[MAROLAS DE LEMBRANÇAS]
“Alonguem a história”, diz a voz esbanjadora. “Encurtem a história”, diz a voz sovina. Há histórias que cabem dentro de uma pílula. Há histórias que lembram uma barrica de araruta. Quem é esse que vai pela estrada com passinhos tão curtos e ainda leva um guarda-chuva sob o braço? E aqueloutro que vai pela praça com passadas tão largas, tão gulosas, tão vorazes? O primeiro pratica histórias curtas; o segundo exibe histórias latifundiárias. Ah, a literatura.
Por falar em literatura, certa vez, numa das mesas do Pelicano e atendido pelo garçom cujo apelido era Jean-Pierre, eu disse para alguém-que-já-não-me-lembro-quem o seguinte pensamento de gente ociosa, sem ter o que fazer: “Posso estar equivocado, mas enquanto Jaime Prado Gouvêa vem de uma linhagem Fitzgerald, Luiz Vilela vem de uma linhagem Hemingway”. Não sei o que respondeu aquele alguém-que-já-não-me-lembro-quem. E o mais provável é que a conversa tenha morrido ali mesmo, sem choro nem velas, nas espumas dos chopes.
Belo Horizonte às vezes me envia essas marolas de lembranças.
Outro dia revivi a primeira vez que avistei Adão Ventura, bem antes de sermos amigos. Eu descia a Rio de Janeiro, pela calçada da direita, Adão subia, pelo lado esquerdo. Estava de macacão jeans, os cabelos bem crescidos. Deve ter sido na mesma época em que ele voltou da temporada americana. Guardei para sempre aquela cena do poeta tão alegre na tarde belo-horizontina, em conversações com duas outras pessoas. Era o tempo em que comprávamos o Suplemento Literário de Minas Gerais nas bancas do centro por alguns centavos.
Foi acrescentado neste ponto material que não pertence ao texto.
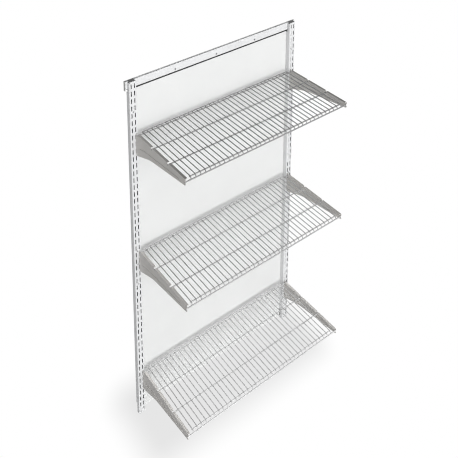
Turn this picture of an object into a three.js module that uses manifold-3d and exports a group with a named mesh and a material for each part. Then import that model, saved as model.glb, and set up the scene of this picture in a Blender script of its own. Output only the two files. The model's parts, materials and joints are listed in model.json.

Ah, o centro de Belo Horizonte em fases anteriores ao povoamento boêmio e etílico da Savassi.
A memória é dada a histórias largas, expansivas, desbravadoras. Já o esquecimento costuma preferir as histórias curtas que caminham em círculos dentro de um quarto. Quem era o poeta que chegava devagarinho, de mansinho na redação do Suplemento e lá deixava dois ou três poemas para serem avaliados. Entregava a pastinha para a Dona Maria Helena, depois saía com os mesmos pés de plumas e desaparecia. Os poemas eram ruins, muito ruins. Mas o poeta, de tempos em tempos, até sumir para sempre, voltava com outra pastinha. Ele talvez não fosse o autor e apenas estivesse ali como mensageiro. Ou não.
Tudo é literatura dentro daquele círculo não muito expandido do centro velho. Em cada rua, há uma história literária — larga ou curta. Dá para fazer um mapa, por exemplo, das livrarias que desapareceram. E das histórias ligadas a essas livrarias. Fernando Sabino lançou “O Grande mentecapto” na Livraria Eldorado, diante da Cantina do Lucas. Terminado o lançamento, formou-se uma mesa de velhos amigos na parte superior da Cantina: Fritz Teixeira de Salles, Murilo Rubião, Isaías Golgher e mais alguns outros. Tive a honra de estar em uma cadeira meio à deriva.
“Já leu o meu livro?”, Sabino me perguntou de supetão com um sorrisinho matreiro. Diante do meu espanto, ele continuou assim: “Sei, você está na página 33”. E agora riu de verdade. E veio com a história: Guimarães Rosa, quando autores que lhe enviavam livros pediam aflitos um comentário ou uma opinião, respondia que estava ainda na página 33. E quem pode dar uma opinião sobre um livro se está ainda na página 33, pergunto eu?
As histórias largas, as histórias curtas. E teve aquele episódio de travessia da madrugada quando eu e Luiz Vilela, com um violão a tiracolo, imitávamos uma dupla sertaneja em plena Praça 7 para espanto de quem ia para o trabalho. Fomos afugentados pelo guarda, que não apreciou a nossa cantoria. E esta é uma história curta, elíptica. Ponto.